To further his claim, Miller said that Byrd should not have defeated him for the lieutenant promotion, in part because Byrd is a “poor police officer.” Miller, as well as several other white officers, testified that they had reason to believe Byrd had assisted drug dealers.
“There were times during some of our briefs, and talking to others, where they would always wait to the last minute to let us know about warrants because they didn’t want information getting out,” Officer Bob Brotherton testified during Miller’s arbitration, according to documents first obtained by The Journal. He added that there were concerns “Byrd would give out information to where we’d be going.”
Miller is not the only white officer to sue the IPD on claims that he was passed over for promotion due to racial discrimination.
In a $10.5 million suit filed last month, Sgt.

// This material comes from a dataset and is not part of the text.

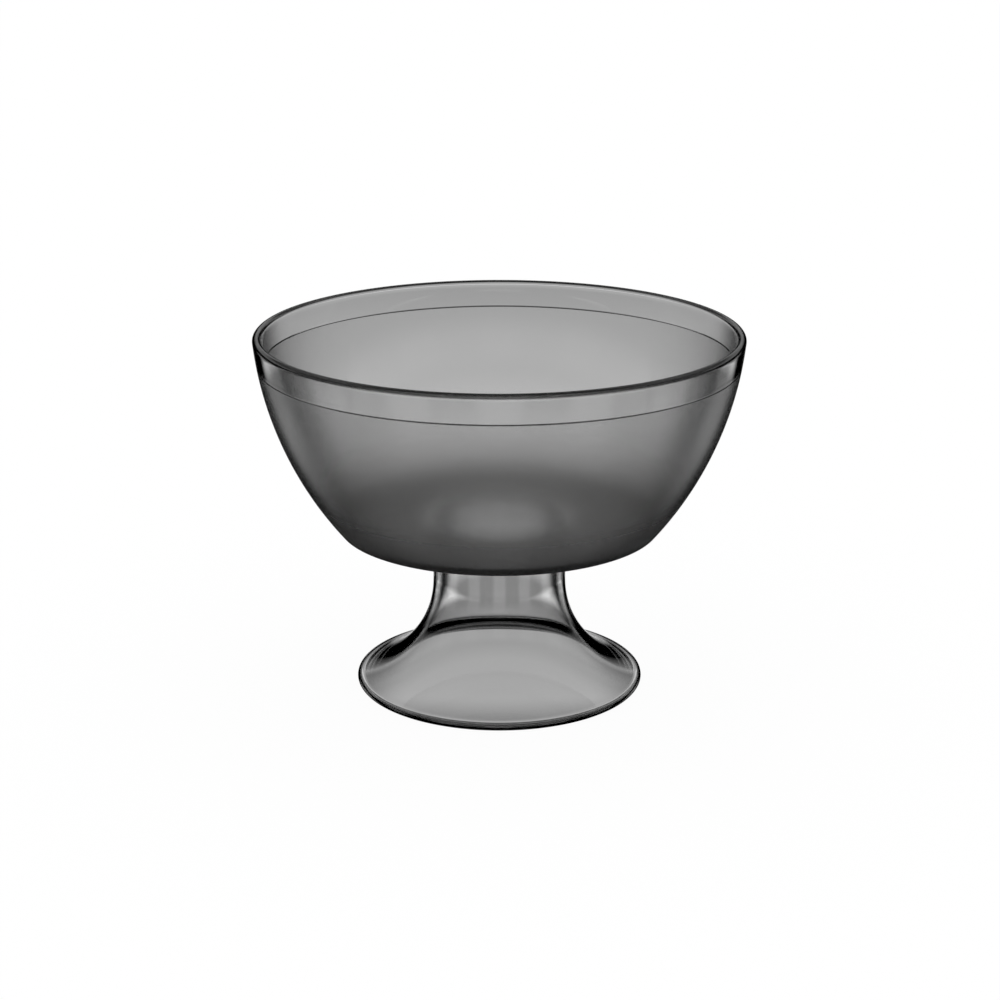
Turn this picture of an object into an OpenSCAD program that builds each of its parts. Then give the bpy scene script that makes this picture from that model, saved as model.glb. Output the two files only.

Douglas Wright alleges that in 2007, he was passed over in favor of Pete Tyler, a black officer who is now deputy chief of the IPD. In 2009, Wright was again eligible for promotion, but was passed over for Byrd, according to the lawsuit.
“Byrd was promoted even though [Chief of Police Ed] Vallely and Deputy Chief [John] Barber both had information and evidence of serious criminal allegations which they failed to investigate. The decision to promote Byrd over [Wright] was based on race,” the lawsuit states, referring to allegations that Byrd aided drug dealers.
While several white officers have claimed that Byrd’s credibility is in question, several city officials, community leaders and members of the city’s black community called Byrd an exemplary officer. According to them, Byrd’s willingness to forge ties with the community — which they called his biggest asset as an officer — is, perhaps paradoxically, also the same trait that made him susceptible to the allegations.
For instance, when the fatal shooting of a black man by a white officer in 2010 threatened to bring racial tensions in the City of Ithaca to a boil, Byrd spearheaded an effort to reconcile the IPD with the city’s black community, according to Audrey Cooper, director of the Multicultural Resource Center.
After the shooting, Cooper said, most officers began riding two to a police car “for fear of community retaliation” — except for Byrd, who she said worked to bridge the barriers between the IPD and the community.
Byrd sought to engage with local residents in non-confrontational ways, taking action that many city leaders told The Sun was perceived as breaking ranks with his own.
“Some people believe that any degree of familiarity with others that are suspect is inappropriate,” former Ithaca Mayor Alan Cohen ’81, who served from 1996 to 2003, said in an interview Tuesday. “But a good police department that practices community policing maintains relationships in the community with all types of people including those who might be suspect — that’s one of the things that [Byrd] has done over the years and can contribute to the suspicion of others.”
In the aftermath of the 2010 shooting, Byrd emphasized the importance of community policing — developing personal relationships with the residents of certain neighborhoods — as an effective means of reducing tension.
“My philosophy is that if people get to know officers as individuals instead of as just the law, they develop a mutual respect for each other,” he told The Sun. “I want the police to also see the community in not just a negative way.”
Many of Byrd’s supporters also said that the behavior of the officers making claims against him brings their credibility into question.
“In this community the man who brought the suit was noted to be prejudiced and bigoted in his attitude toward the minority community,” Pastor Ronald Benson said. “[It] wasn’t a secret in our community that Miller was not friendly to minorities.”
Cooper, echoing many of Byrd’s defenders, called on the public to refrain from passing judgment until the official investigation has run its course. She noted that Byrd has requested an independent investigation into the allegations made against him.
“There’s a whole air surrounding him of questioning every move he makes, like he’s under a microscope. How can you live and work that way?” Cooper said.
But the ramifications of the accusations affect more than just Byrd, according to Kirby Edmonds, senior fellow and program coordinator at the Dorothy Cotton Institute.
“The most obvious concern is that if there is internal dissension in the department, it certainly affects how officers feel toward each other, affects the level of trust they have of each other [and] raises concerns both about their performance carrying out their duty and their safety,” Edmonds said. “My concern is that the way the information is being made public … exacerbates what are already very disturbing racial tensions in the community.”